What is clear, both through prescriptive and predictive digital twinning, is that we will be able to work smarter and be more agile in our approach, allowing manufacturers to be more competitive on a global scale. A digital twin will allow for better planning with an element of de-risking from virtually modelling the results, which are likely to be achieved through simulation in an AR or VR environment. Manufacturers will have a more comprehensive overview of what is going on within the process. They will be able to respond to situations faster to prevent issues that are likely to generate loss of time, product and energy, and increase the cost of manufacture.
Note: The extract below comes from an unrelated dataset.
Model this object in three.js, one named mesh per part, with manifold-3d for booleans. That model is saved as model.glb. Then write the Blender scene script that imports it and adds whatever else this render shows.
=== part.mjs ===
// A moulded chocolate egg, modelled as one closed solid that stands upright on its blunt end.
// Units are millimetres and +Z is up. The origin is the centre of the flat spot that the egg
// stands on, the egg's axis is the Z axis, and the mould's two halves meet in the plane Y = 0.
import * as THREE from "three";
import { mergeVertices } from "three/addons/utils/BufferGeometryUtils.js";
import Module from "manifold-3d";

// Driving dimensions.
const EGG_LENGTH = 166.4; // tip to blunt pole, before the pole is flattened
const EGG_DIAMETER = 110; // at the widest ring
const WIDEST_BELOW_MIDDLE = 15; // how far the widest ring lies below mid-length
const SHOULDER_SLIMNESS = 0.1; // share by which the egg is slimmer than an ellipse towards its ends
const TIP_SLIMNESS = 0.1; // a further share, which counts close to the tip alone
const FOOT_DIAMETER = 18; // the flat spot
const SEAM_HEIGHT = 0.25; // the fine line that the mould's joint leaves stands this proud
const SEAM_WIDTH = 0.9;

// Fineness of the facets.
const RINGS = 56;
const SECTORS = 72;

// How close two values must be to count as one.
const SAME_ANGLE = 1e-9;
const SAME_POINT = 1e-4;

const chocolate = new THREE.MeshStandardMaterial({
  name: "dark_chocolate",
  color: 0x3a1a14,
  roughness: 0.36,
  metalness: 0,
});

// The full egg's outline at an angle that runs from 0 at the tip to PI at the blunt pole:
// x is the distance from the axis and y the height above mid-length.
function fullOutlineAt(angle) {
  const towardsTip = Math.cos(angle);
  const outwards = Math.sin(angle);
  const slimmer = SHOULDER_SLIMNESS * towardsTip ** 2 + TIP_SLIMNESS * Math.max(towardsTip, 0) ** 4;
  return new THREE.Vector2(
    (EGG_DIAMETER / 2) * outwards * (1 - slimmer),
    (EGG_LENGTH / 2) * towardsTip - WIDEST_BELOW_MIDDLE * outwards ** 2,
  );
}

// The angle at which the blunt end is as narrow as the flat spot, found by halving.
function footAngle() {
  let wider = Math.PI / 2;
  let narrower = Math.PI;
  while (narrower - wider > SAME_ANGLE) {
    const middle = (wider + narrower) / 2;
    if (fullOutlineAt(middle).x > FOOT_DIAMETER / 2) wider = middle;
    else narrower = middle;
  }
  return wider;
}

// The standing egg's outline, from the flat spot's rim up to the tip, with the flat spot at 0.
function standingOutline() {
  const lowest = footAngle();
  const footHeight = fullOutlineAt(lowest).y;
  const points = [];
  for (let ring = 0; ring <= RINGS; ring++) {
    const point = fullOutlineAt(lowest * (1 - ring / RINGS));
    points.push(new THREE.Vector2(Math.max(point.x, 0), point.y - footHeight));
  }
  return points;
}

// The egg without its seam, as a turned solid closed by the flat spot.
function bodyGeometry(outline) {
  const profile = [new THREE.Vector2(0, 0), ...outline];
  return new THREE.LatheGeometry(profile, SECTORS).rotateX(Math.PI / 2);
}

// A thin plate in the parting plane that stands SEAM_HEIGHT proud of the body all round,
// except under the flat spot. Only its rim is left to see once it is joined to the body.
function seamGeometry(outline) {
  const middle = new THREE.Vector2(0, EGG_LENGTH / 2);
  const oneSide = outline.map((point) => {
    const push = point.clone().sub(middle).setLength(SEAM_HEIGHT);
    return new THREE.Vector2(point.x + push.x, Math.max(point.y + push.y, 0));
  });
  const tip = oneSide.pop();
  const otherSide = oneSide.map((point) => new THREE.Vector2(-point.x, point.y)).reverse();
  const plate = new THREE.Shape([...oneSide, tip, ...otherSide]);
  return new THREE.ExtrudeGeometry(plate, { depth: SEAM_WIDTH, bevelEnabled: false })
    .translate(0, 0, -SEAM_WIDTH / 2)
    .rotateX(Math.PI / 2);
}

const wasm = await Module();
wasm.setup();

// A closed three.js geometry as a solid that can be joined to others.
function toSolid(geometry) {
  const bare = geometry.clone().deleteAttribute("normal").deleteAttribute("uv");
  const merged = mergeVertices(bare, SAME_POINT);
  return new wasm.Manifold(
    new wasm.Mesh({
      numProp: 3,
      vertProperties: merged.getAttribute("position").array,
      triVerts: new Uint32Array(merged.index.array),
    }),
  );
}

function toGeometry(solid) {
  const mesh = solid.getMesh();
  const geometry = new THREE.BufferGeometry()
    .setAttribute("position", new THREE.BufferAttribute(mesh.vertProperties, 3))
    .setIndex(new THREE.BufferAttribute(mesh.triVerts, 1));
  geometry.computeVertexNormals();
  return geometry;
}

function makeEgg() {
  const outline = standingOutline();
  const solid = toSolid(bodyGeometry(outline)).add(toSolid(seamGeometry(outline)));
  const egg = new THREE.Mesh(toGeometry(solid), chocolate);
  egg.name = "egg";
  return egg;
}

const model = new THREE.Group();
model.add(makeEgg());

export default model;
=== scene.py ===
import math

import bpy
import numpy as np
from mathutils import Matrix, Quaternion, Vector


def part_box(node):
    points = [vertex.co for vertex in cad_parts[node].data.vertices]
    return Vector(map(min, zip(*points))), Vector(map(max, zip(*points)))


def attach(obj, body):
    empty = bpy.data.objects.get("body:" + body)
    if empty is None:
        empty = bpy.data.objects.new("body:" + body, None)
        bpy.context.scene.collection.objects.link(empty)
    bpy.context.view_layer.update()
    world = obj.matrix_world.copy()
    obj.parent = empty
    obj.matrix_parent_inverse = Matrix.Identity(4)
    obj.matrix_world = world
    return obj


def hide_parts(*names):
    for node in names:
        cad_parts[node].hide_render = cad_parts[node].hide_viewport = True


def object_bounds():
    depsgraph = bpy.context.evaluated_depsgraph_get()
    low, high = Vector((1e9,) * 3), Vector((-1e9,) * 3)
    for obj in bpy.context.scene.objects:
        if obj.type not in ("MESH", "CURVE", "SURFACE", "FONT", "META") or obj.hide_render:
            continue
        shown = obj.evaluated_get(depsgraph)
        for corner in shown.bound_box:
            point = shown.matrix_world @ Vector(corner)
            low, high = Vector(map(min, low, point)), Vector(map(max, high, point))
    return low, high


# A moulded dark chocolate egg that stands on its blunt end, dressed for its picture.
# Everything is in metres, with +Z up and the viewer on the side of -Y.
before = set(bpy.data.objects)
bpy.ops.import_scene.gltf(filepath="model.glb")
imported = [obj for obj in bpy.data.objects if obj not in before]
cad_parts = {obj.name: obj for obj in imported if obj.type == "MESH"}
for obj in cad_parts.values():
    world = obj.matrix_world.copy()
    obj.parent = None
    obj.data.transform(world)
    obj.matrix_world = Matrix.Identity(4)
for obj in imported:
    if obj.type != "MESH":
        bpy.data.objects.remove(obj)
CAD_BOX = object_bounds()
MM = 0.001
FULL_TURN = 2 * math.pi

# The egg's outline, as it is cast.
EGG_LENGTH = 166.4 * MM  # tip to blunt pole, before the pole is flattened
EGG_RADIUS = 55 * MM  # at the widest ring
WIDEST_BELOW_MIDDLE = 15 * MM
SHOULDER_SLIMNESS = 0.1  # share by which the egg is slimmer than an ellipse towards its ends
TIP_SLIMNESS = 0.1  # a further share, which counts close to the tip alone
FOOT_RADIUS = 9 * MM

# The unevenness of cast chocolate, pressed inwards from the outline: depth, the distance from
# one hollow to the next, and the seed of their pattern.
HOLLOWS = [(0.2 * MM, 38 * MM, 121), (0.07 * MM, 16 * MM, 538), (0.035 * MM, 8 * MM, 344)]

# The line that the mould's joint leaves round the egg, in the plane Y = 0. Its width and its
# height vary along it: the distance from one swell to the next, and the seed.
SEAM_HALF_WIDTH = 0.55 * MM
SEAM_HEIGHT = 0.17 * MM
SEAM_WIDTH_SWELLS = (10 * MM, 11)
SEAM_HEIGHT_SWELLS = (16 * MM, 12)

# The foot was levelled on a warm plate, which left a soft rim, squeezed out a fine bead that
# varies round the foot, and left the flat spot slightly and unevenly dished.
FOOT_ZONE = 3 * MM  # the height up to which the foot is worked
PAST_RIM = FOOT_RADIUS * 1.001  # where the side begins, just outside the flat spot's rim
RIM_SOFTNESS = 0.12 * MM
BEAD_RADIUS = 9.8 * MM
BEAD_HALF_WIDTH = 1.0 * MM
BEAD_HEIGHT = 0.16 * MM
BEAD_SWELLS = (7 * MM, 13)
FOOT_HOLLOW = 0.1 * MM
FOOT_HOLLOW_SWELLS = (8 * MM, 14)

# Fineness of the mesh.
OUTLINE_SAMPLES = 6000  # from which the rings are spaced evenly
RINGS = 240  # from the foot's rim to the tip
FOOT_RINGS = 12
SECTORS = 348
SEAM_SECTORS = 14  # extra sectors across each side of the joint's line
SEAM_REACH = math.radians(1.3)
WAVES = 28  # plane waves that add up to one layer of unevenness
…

A glass half full approach
There is immense potential for this kind of technology within the food and drinks industry as businesses adopt digital processes to inform and improve their manufacturing output. There will, of course, be concerns from such a traditional industry that introducing technology will impact the standard of products much-loved by consumers – in many cases for centuries.
The food and drinks sector is yet to embrace the benefits of a fully data-led approach to manufacturing. However, innovation is nothing new for this sector. As manufacturers embrace industry 4.0, they will begin to realise the benefits of consistent production where spillages, spoiled batches, and incorrect production levels are significantly reduced. To start that digital transformation, manufacturers must begin to look at data acquisition from their processes.
We see real and tangible opportunities for the industry. At NMIS, we look forward to working with food and drink manufacturers to help overcome some of the obstacles to adopting industry 4.0. Gaining insight from the production line will only improve the manufacture and allow space for growth.
The whisky industry remains one of Scotland’s greatest exports and, while its tradition plays a role in developing its character, we believe that there is room left in the glass for data led innovation – we’ll toast to that.